A related though more comprehensive problem is that the Court's libel doctrine often manages to frustrate the interests of both sides in libel cases—and in doing so, to frustrate as well the interests of the public. Application of the Sullivan rule usually deprives falsely defamed individuals of the ability to obtain monetary damages or any other effective remedy for reputational injury, however grievous. By the same token, application of the rule may prevent the public from ever learning of the falsity of widely disseminated libelous statements. The justification for accepting these consequences is that the actual malice standard promotes what the Sullivan Court called "uninhibited, robust, and wide-open" debate by removing the press's fear of liability for inevitable errors. Whether this trade-off makes sense may depend on whether the speech at issue lies at the core of First Amendment protection, as was true in Sullivan, or nearer to its periphery, as in the many libel cases involving celebrity gossip. But even if this issue is set to one side, the question remains whether the trade-off is in fact a trade-off—whether, that is, the public gets the uninhibited debate promised for the price paid. With regard to this question, the press routinely claims, and probably with good reason, that although the actual malice regime reduces the number of libel judgments, it greatly increases the size of judgments and, even more important, the costs of defense. Current libel law thus may thwart the correction and remedy of false defamatory statements without in any way lessening the self-censorship that the Sullivan Court acted to prevent.

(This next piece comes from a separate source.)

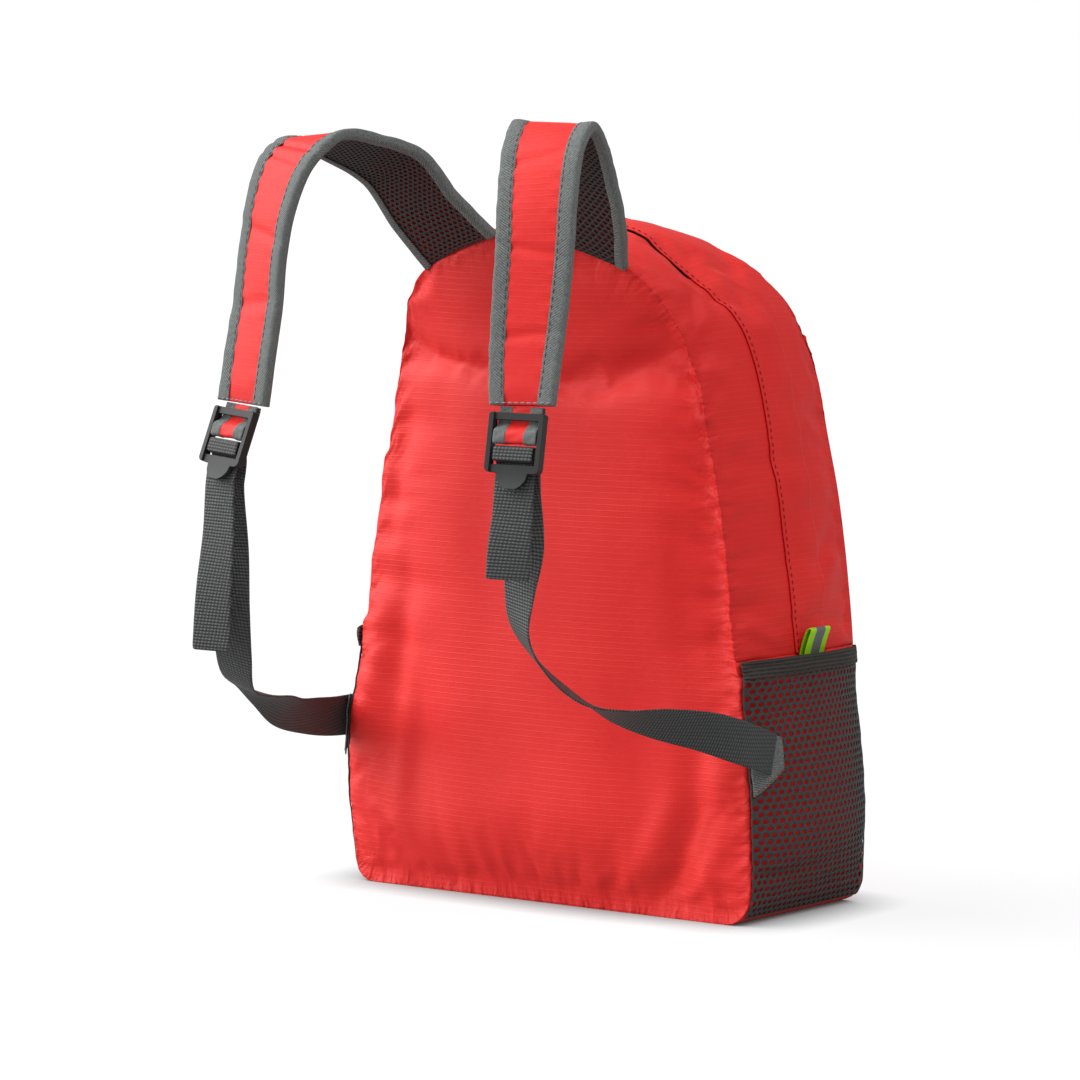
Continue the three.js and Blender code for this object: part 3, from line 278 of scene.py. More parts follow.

This arguably miserable accommodation of competing interests spawned in the 1980s a kind of cottage industry in proposals for reforming libel law. Most of these proposals relied on reduced damage awards rather than heightened standards of liability to strike the appropriate balance in the area. One proposal would have relieved the libel plaintiff of any burden of proving fault, but offered as a remedy only a declaratory judgment of the defamatory statement's falsity. Other variants would have allowed the plaintiff to recover modest actual damages or given the plaintiff a choice between bringing a no-money, no-fault suit and trying to recover unlimited damages under the actual malice standard. The essential idea of this reform movement was to create a low-cost mechanism for correcting defamatory error, which would protect better than the Sullivan regime both reputational and free speech interests.

Even as these proposals multiplied, however, the Court's libel law doctrine began to acquire a surprising air of permanence. The Court took fewer and fewer libel cases in the 1990s, and the few decisions it did issue had little significance. Perhaps the Court believed that its accommodation of interests was superior to any of the alternatives. Or perhaps the Court thought that the need for stability counseled against further changes, even if a different approach might have been better in the first instance. Regardless of the cause, libel doctrine at the turn of the century seems settled in a way that few commentators would have predicted in the mid-1980s. And this very rootedness, with its attendant virtues, makes the prospects for the significant reforms urged at that time ever more unlikely.